The shelter accepts any domestic animal that an owner can no longer care for, but this can be an unhappy decision for the owner. Financial or living conditions change drastically and people feel they can no longer provide an appropriate home for the pet. Our team tries to make the process as easy as possible for the owner and his pet both. Sometimes a pet is purchased after the spur of the moment decision or as a gift. Sometime afterwards the owner discovers that caring for the pet is much more work than expected. Such unwanted animals are left at the shelter.
Sometimes animals are lost and are brought to the shelter by our volunteers, or helpful people who find them wandering on the streets aimlessly. Every effort is made by the society to reunite the animal with its owner. Reports of lost and found animals are kept on file. Report of missing or found are placed in papers and then if the homeless animal's owner is not found or the animal is not claimed by its owner every effort is made to place the animal in a new home, but we wait for 21 days before doing so.
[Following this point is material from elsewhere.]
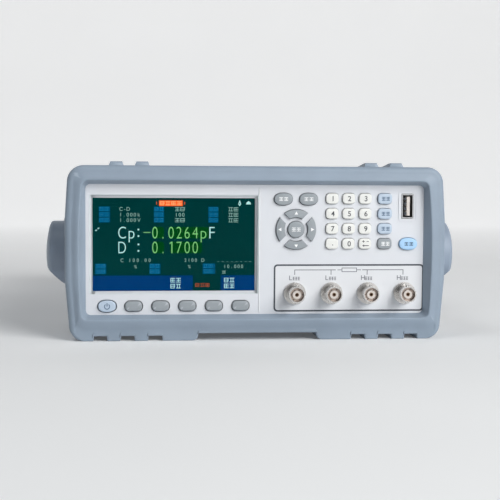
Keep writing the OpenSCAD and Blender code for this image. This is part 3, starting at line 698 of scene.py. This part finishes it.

Cruelty/ neglect cases: Sometimes animals are confiscated from abusive owners and brought to the shelter by government authorities. Though our society has no legal authority to intervene on behalf of abused and neglected animals, but our work is to provide necessary medical assistance and care once it is there.
Sometimes the owner dies and no one in the family wants to (or can) keep the pet. In some rare cases, where due to the sad, unseen death of an entire household, the traumatized animal is left at the shelter by the local police. It becomes our duty to comfort the animal and provide for it. Whenever the animal seems ready, we find a good home for it.